'Takım' olmak iyidir

'Takım' olmak iyidir
Isınırken oyuncuların giydiği 'Geçmiş olsun Mustafa Pektemek' tişörtleri bu sezonki 'ideal Beşiktaş'ın alamet-i farikası: 'Takım olmak' yani bireysel yeteneklerin toplamından daha yetenekli bir kolektif olmak.

İlk gol de tam bir 'takım golü'ydü. Herkes en iyi yaptığı şeyi yaptı. Dikine oynadıkça asıl potansiyelini sahaya yansıtan Necip'in Hilbert'e tam zamanı ve yerinde açtığı top, kanatta oyun zekasıyla fark yaratan Alman oyuncuyla buluşunca orta ile pas eşanlamlı oldu. Batuhan, Almeida'nın aksine topu ayağına beklemedi ve 1.5 yıldır ilk kez bir Beşiktaş santrforu topa doğru giderek rakip savunmanın dengesini allak bullak etti. Gitarcı olsa gitarı olmak isteyeceğimiz büyük usta Fernandes noktayı koydu.

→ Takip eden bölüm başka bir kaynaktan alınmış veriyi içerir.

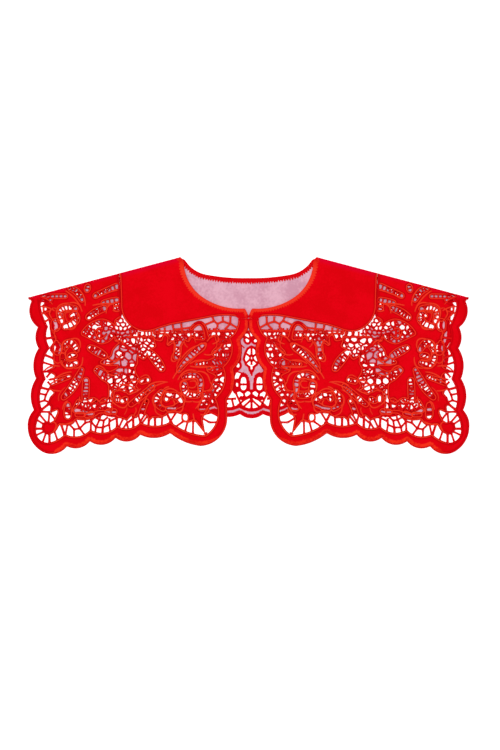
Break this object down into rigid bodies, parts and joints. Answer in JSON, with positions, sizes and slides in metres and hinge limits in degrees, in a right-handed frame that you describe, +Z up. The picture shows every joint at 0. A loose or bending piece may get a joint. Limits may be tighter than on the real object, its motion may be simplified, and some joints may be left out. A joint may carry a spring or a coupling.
{
  "type": "detachable collar",
  "caption": "Detachable cape collar in pierced cutwork with leaf sprays, scalloped hem and front opening, lying flat and folded along the shoulders.",
  "frame": {"origin": "on the surface that the collar lies on, under the middle of its bounding box", "axes": "+X along the width, towards the side of the collar on the right of a viewer who looks down on the fronts with the neck at the top; +Y towards the neck; +Z up, off the surface"},
  "size_m": [0.5292, 0.2367, 0.0064],
  "materials": {
    "yoke": "matt woven cloth",
    "neck_edging": "satin stitch",
    "lace_front_left": "matt woven cloth with satin stitched edges",
    "lace_front_right": "matt woven cloth with satin stitched edges",
    "lace_back": "paler wrong side of the cloth",
    "neck_clasp": "plain"
  },
  "bodies": {
    "root": {"yoke": "yoke", "neck_edging": "neck_edging", "lace_front_left": "lace_front_left", "lace_front_right": "lace_front_right", "lace_back": "lace_back", "neck_clasp": "neck_clasp"}
  },
  "joints": []
}
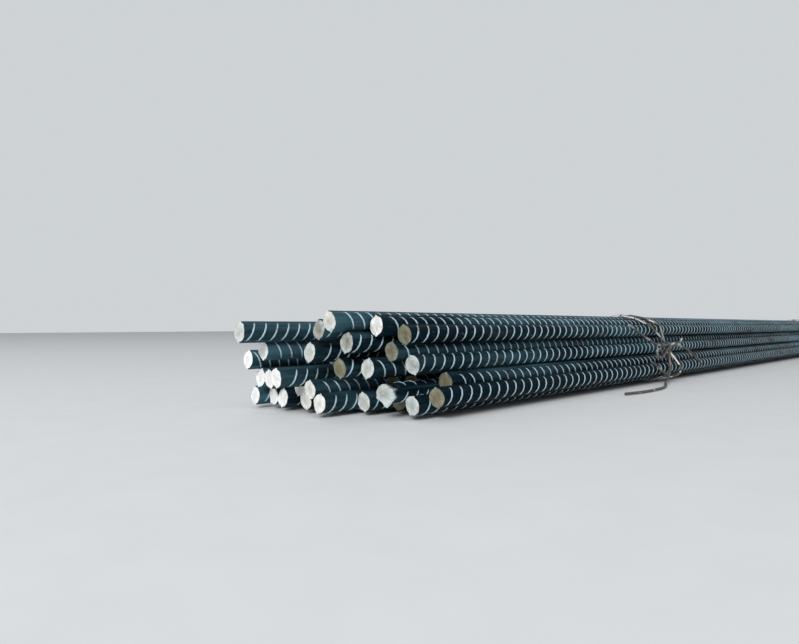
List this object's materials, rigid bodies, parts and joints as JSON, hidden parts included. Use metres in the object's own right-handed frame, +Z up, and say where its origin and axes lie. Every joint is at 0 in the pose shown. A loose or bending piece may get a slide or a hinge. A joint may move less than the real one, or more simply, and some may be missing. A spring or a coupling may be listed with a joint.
{
  "type": "rebar bundle",
  "caption": "Bundle of straight ribbed steel reinforcing bars, stacked in rows with staggered sheared ends and held by hand-twisted wire ties.",
  "frame": {"origin": "on the floor under the middle of the bundle, where the lowest turn of the ties rests", "axes": "+X along the bars, away from their pictured, staggered ends; +Y across the bundle, away from the twisted knots; +Z up"},
  "size_m": [3.1396, 0.1972, 0.0909],
  "materials": {
    "bar_steel": "hot-rolled with blue-black mill scale, bare at the sheared ends",
    "tie_wire": "annealed, dull grey"
  },
  "bodies": {
    "root": {"bars_layer_1": "bar_steel", "bars_layer_2": "bar_steel", "bars_layer_3": "bar_steel", "bars_layer_4": "bar_steel", "bars_layer_5": "bar_steel", "bars_layer_6": "bar_steel", "tie_wire_1": "tie_wire", "tie_wire_2": "tie_wire", "tie_wire_3": "tie_wire"}
  },
  "joints": []
}
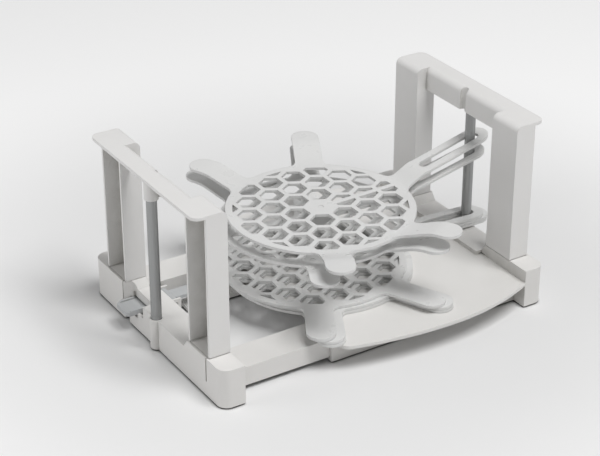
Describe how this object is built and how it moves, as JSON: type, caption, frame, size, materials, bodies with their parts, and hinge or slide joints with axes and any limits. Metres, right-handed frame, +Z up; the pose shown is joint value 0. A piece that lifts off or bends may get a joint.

Takım en büyük kozunun yeteneklerinden optimum faydalanacak taktiği sahaya yansıttıkça, Fernandes parladı, siyah-beyaz forma güneş açtı! 'Yüzü gülüyor-gülmüyor' tartışmaları abesle iştigal. Fernandes gülmek için değil Beşiktaş'lıyı güldürmek için oynuyor. Daha da önemlisi takımı oynatıyor. Fernandes'in yanında oyun inşasındaki 'ilk pasçı asistan' görevini başarıyla yapan Necip, savunma arkasına atılan toplarda da kademeye yardımlarıyla Beşiktaş'ın geçen haftaki en önemli yarasına pansuman oldu. 1-0 öndeyken 2 kontratak yenilen dakikaların gizli kahramanıydı. Veli ise böyle devam ederse yakında BeşiktaşStore'da arkasında 'Veli-nimet' yazan formaları satışa çıkarsa şaşırmam!

UMUT NUMUNELERİ
2008'den sonra şanssız sakatlıklar yaşamasa 'ham yetenek' bağlamında Türkiye'nin en iyi 3 sol kanadından birisi olan Uğur Boral, Dani Alves'e kramponunu ters giydirdiği günleri hatırlatan bir dripling-şut resitali sonunda sezonun kalanı için umutları arttırdı. Batuhan'ın 3. goldeki pası ise bugüne kadar sahaya sadece 10'da 1'ini yansıttığı yeteneğinden bir numune sadece. Asıl umut veren her pozisyona asılması, ayağı ya da kafasıyla zorlaması.

Hüzünlü not: Hilmi Topaloğlu'nun ruhu şad olsun. Beşiktaş için verdiği emekleri anlatmaya kalksak gazetenin sayfaları yetmez!